Lucy Hutchinson was the earliest and most rebellious of Nottingham’s writers. Her Memoirs of the Life of Colonel Hutchinson is part historical adventure/ part panegyric to her husband, Governor of Nottingham Castle, who was one of the regicides of Charles I.
Lucy was born in 1620 to the third wife of Sir Allen Apsley, Lieutenant of the Tower of London. Tutored in literature, languages, mathematics, music and dancing, as a teenager she wrote fashionable love-songs. One caught the ear of John Hutchinson, then a law student, who “loved mention of her” before they laid eyes on each other, having spotted Latin books in Lucy’s closet when her little sister took him to eat sweets there. When they finally met, his “majesty that struck awe into the hearts of men and a sweet greatness that commanded love” meant that Lucy, aged seventeen, married him. Four years later they moved from London to the Hutchinson family seat in Owthorpe, Nottinghamshire.
Lucy wrote Memoirs in Owthorpe in 1670, six years after her husband had died in Sandown Castle on the Kent coast – possibly from a poisoned bottle of wine which he shared with his gaoler, who died a few weeks later.
Dedicated to her three sons, Lucy’s dense, sometimes rambling, account of the run-up to, and aftermath of, the Civil War and Revolution remained a family heirloom until Julius Hutchinson published an edition in 1806, which quickly became a nineteenth-century best-seller. Anecdotes include a bitten-off nose, death from a broken heart, a secret burial, priests, tutors, lawyers and aristocrats behaving badly, disguises, concealments, dramatic escapes, female spies carrying coded information and a nurse throwing a baby (John Hutchinson) from a coach drawn by runaway horses and the baby’s landing in a ploughed field, unhurt.

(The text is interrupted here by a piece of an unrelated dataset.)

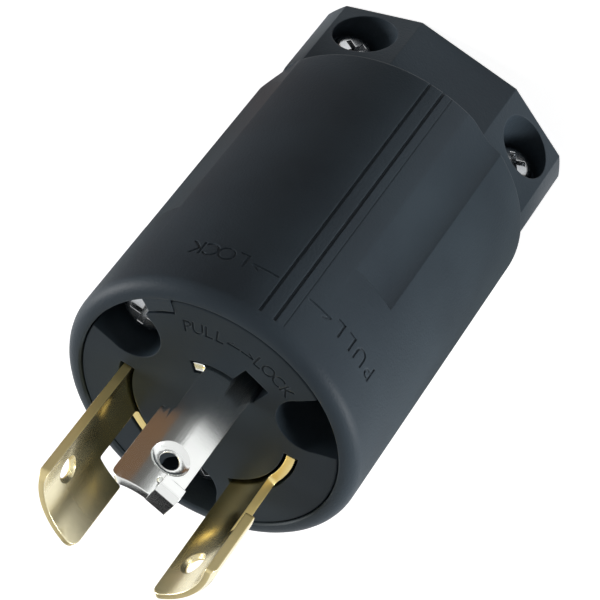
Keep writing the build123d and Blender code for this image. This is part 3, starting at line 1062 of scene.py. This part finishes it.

Vividly describing the Meadows, night attacks along the Trent, burned homes and barns and the towers and twisting passages of a previous Nottingham Castle, demolished in 1651, Lucy’s focus is on John Hutchinson’s expensive tribulations as Governor of a Parliamentarian stronghold in a city weakened by Royalist incursions and inhabitants, infighting, ambition and greed. Writing of herself as Mrs Hutchinson, her husband’s “shadow” and nurse to the wounded, she follows his flagging fortunes under Oliver – then Richard – Cromwell and – on the Restoration of the monarchy – his hard won pardon for regicide. Perhaps, as she claims, she wrote his recantation and forged his signature, regretting it when he was angry with her about it and when she realised, as he did, that, in any case, knives were out for him. A law-suit about his purchase of Loseley Manor in Leicestershire imprisoned him in the Tower of London. Then he was moved to Sandown on the Kent coast, where his wife, in spirit and her black dress, was seen visiting after his death.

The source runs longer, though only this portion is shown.